In the Indian market, the combined entity’s portfolio becomes much larger, covering more therapeutic areas. The challenge is that Ranbaxy’s margins have been relatively lower and that is unlikely to satisfy Sun Pharma. The company management has said they will work on improving its margins. In the US market, the priority will be to resolve all of Ranbaxy’s FDA-related troubles to ensure that every major generic product in Ranbaxy’s pipeline makes it to market. These are crucial factors, in addition to their efforts to grow their combined business in Europe and emerging markets, to ensure this acquisition works out in Sun Pharma’s favour.
SHAREHOLDERS: Ranbaxy’s share is evenly placed based on the merger ratio and no further gains are likely to accrue to its shareholders. Ranbaxy’s shareholders will now become Sun Pharma shareholders. They can choose to stay invested if they believe that Sun Pharma will be able to make a much bigger and better combination, or exit at this point.
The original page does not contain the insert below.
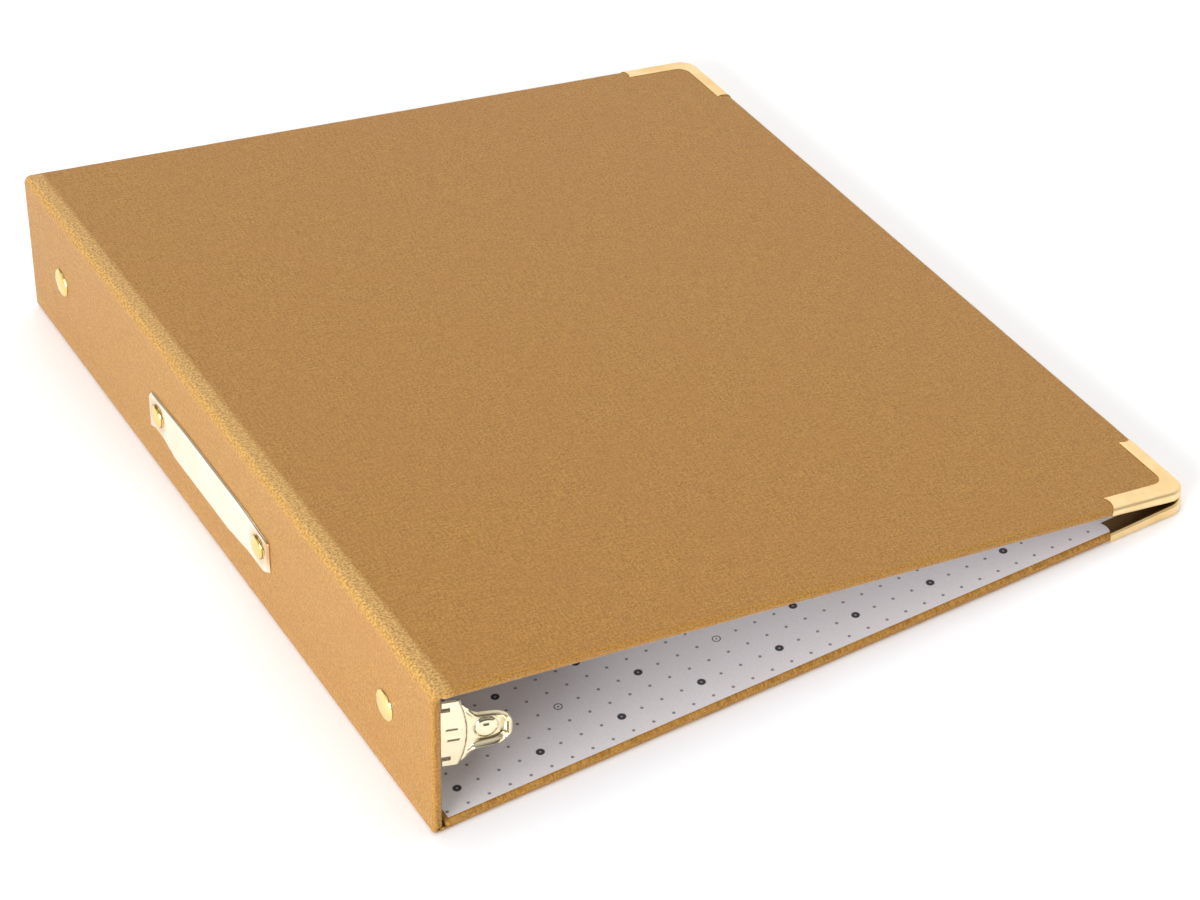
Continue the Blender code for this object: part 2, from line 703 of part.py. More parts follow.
def lever_relief(s, z):
    """Height of the thumb side above the lever's flat."""
    crease = 8.0 * MM - 1.5 * MM * (z / LEVER_HALF_WIDTH) ** 2
    relief = -math.tan(math.radians(2.0)) * max(s - crease, 0.0)
    spread = abs(z) / lever_half_width(s)
    rim = smooth_step(0.70, 1.0, spread) * smooth_step(8 * MM, 13 * MM, s)
    rim = max(rim, smooth_step(18.6 * MM, LEVER_LENGTH, s))
    from_boss = math.hypot(s - 14.2 * MM, z)
    boss = 1 - smooth_step(2.0 * MM, 3.6 * MM, from_boss)
    return relief + 1.2 * MM * rim + 0.9 * MM * boss


def lever(end, sign):
    """Sheet lever curled round its pin, with a flared and rimmed thumb tab."""
    along = Vector((math.cos(LEVER_TILT), sign * math.sin(LEVER_TILT), 0.0))
    outward = Vector((-math.sin(LEVER_TILT), sign * math.cos(LEVER_TILT), 0.0))
    rows = []
    for k in range(11):
        a = math.radians(235.0 * (1 - k / 11))
        rows.append(("curl", a))
    stations = [0.0, 1.3, 2.6, 3.8, 5.0, 6.0, 7.0, 8.2, 9.4, 10.6, 11.7, 12.8, 13.9,
                15.0, 16.2, 17.3, 18.4, 19.4, 20.3, 21.1, 21.6, 22.0]
    for s in stations:
        rows.append(("flat", s * MM))
    edges = [-11.7, -10.75, -9.75, -8.2, -6.4, -4.6, -3.0, -1.5, 0.0,
             1.5, 3.0, 4.6, 6.4, 8.2, 9.75, 10.75, 11.7]

    def middle(row, z_unit):
        kind, value = row
        if kind == "curl":
            return (outward * math.cos(value) - along * math.sin(value)) \
                * LEVER_CURL_RADIUS + Vector((0, 0, z_unit))
        z = z_unit / LEVER_HALF_WIDTH * lever_half_width(value)
        return (outward * (LEVER_CURL_RADIUS + lever_relief(value, z))
                + along * value + Vector((0, 0, z)))

    grid = [[middle(row, e * MM) for e in edges] for row in rows]
    last_row = len(rows) - 1
    last_col = len(edges) - 1
    bm = bmesh.new()
    front = {}
    back = {}
    for i in range(last_row + 1):
        for j in range(last_col + 1):
            down = grid[min(i + 1, last_row)][j] - grid[max(i - 1, 0)][j]
            right = grid[i][min(j + 1, last_col)] - grid[i][max(j - 1, 0)]
            normal = down.cross(right).normalized()
            offset = normal * LEVER_SHEET / 2
            front[i, j] = grid[i][j] + offset
            back[i, j] = grid[i][j] - offset

    def active(i, j):
        if not (0 <= i < last_row and 0 <= j < last_col):
            return False
        middle_z = abs(edges[j] + edges[j + 1]) / 2 * MM
        kind, value = rows[i]
        if middle_z < LEVER_TONGUE:
            return True
        if kind == "curl":
            return False
        if middle_z < LEVER_SLIT_OUTER:
            return value > 4.9 * MM
        return value > 2.5 * MM

    made = {}

    def vert(table, tag, key):
        if (tag, key) not in made:
            made[tag, key] = bm.verts.new(table[key])
        return made[tag, key]

    for i in range(last_row):
        for j in range(last_col):
            if not active(i, j):
                continue
            keys = [(i, j), (i, j + 1), (i + 1, j + 1), (i + 1, j)]
            bm.faces.new([vert(front, "f", k) for k in keys])
            bm.faces.new([vert(back, "b", k) for k in reversed(keys)])
            sides = [((i, j), (i, j + 1), (i - 1, j)),
                     ((i, j + 1), (i + 1, j + 1), (i, j + 1)),
                     ((i + 1, j + 1), (i + 1, j), (i + 1, j)),
                     ((i + 1, j), (i, j), (i, j - 1))]
            for a, b, neighbour in sides:
                if not active(*neighbour):
                    bm.faces.new([vert(front, "f", b), vert(front, "f", a),
                                  vert(back, "b", a), vert(back, "b", b)])
    return finish("opening_lever_" + end, bm, GOLD_MAT, LEVER_FRAMES[end], 45.0)


for end, sign in (("tail", -1), ("head", 1)):
    lever(end, sign)
    pin = bmesh.new()
    shank = LEVER_PIN_RADIUS
    flat = 9.55 * MM
    revolve(pin, (LEVER_PIVOT_X, sign * LEVER_PIVOT_Y, MECH_CENTRE_Z), (0, 0, 1),
            [(0.0, -flat - 0.45 * MM), (1.1 * MM, -flat - 0.45 * MM),
             (1.5 * MM, -flat - 0.2 * MM), (1.5 * MM, -flat), (shank, -flat),
             (shank, flat), (1.5 * MM, flat), (1.5 * MM, flat + 0.2 * MM),
             (1.1 * MM, flat + 0.45 * MM), (0.0, flat + 0.45 * MM)], 16)
    finish("lever_pin_" + end, pin, GOLD_MAT, SPINE)


# ---- stand the album on the middle of its footprint ---------------------------------
bpy.context.view_layer.update()
corners = []
for piece in bpy.context.scene.objects:
    if piece.type == "MESH":
        corners += [piece.matrix_world @ v.co for v in piece.data.vertices]
low_x = min(p.x for p in corners)
high_x = max(p.x for p in corners)
ALBUM.location.x = -(low_x + high_x) / 2
bpy.context.view_layer.update()
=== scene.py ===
import math

import bpy
import bmesh
from mathutils import Matrix, Vector, noise


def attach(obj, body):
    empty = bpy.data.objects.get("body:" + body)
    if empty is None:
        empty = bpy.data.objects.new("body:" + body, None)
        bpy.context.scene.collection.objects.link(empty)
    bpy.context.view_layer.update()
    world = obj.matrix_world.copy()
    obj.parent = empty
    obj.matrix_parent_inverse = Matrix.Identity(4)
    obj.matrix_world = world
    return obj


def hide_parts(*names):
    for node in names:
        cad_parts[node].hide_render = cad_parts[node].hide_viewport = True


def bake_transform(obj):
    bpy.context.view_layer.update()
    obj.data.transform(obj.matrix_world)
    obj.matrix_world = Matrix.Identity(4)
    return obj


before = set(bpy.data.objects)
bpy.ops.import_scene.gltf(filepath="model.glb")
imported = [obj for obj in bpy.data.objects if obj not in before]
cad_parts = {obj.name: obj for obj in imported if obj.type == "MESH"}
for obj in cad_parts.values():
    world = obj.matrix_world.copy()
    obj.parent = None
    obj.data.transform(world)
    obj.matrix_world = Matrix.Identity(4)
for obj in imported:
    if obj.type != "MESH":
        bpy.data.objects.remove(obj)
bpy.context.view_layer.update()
MM = 0.001

# ---- the album's own frames, as the CAD has them (metres) -------------------
HALF = 149.25 * MM               # half the length, tail to head
REACH = 263.3 * MM               # hinge line to fore edge
SPINE_HEIGHT = 52.15 * MM        # lower hinge line to upper hinge line
SPINE_LEAN = math.radians(4.03)
COVER_SLOPE = math.radians(9.5577)
THICK = 3.2 * MM                 # a cloth-covered board
GUTTER = 4.2 * MM                # hinge line to the back cover's near edge
FRONT_NEAR = 3.55 * MM           # hinge line to the front cover's near edge
SPINE_END = 0.95 * MM
CLOTH = 0.5 * MM
EDGE_ROUND = 1.15 * MM
FRONT_LAP = 7.0 * MM             # gutter cloth reaches this far over each board
BACK_LAP = 6.0 * MM
FRONT_FOLD = 2.5 * MM            # radius of the cloth over the spine's top edge
BACK_FOLD = 1.4 * MM
STRIP_DEPTH = 1.2 * MM           # the gutter cloth's ends wrap down this far
CORNER_ROUND = 5.15 * MM


class Frame:
    """u runs away from the hinge, v from tail to head, w inward from the cloth."""

    def __init__(self, origin, u_axis, w_axis):
        self.origin, self.u_axis, self.w_axis = origin, u_axis, w_axis

    def __call__(self, u, v, w):
        return (self.origin + self.u_axis * u + self.w_axis * w
                + Vector((0.0, v, 0.0)))


LOWER_HINGE = Vector((-131.762 * MM, 0.0, 0.0))
SPINE_UP = Vector((math.sin(SPINE_LEAN), 0.0, math.cos(SPINE_LEAN)))
SPINE_IN = Vector((math.cos(SPINE_LEAN), 0.0, -math.sin(SPINE_LEAN)))
RIDGE = LOWER_HINGE + SPINE_UP * SPINE_HEIGHT
FRONT_OUT = Vector((math.cos(COVER_SLOPE), 0.0, -math.sin(COVER_SLOPE)))
FRONT_IN = Vector((-math.sin(COVER_SLOPE), 0.0, -math.cos(COVER_SLOPE)))
BACK = Frame(LOWER_HINGE, Vector((1, 0, 0)), Vector((0, 0, 1)))
SPINE = Frame(LOWER_HINGE, SPINE_UP, SPINE_IN)
FRONT = Frame(RIDGE, FRONT_OUT, FRONT_IN)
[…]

Sun Pharma’s shareholders may blink at the immediate effect of equity dilution of 16.4% and the effect on its profitability in the near term. This is reflected in the stock market reaction to the announcement: On Monday, Ranbaxy’s shared declined by 3.1%, while Sun Pharma’s share faced some volatility but closed with a decent gain of 2.7%.”
There is also the matter of uncertainty on what further lies ahead for Ranbaxy’s regulatory troubles and how soon Sun Pharma can resolve them. Running counter to these fears should be Sun Pharma’s ability to make this acquisition work in the long run. The company’s successful track record in turning around acquired companies should give investors some hope that it can pull off the same magic at Ranbaxy as well.
All in all, this merger looks like a win win situation for all parties involved.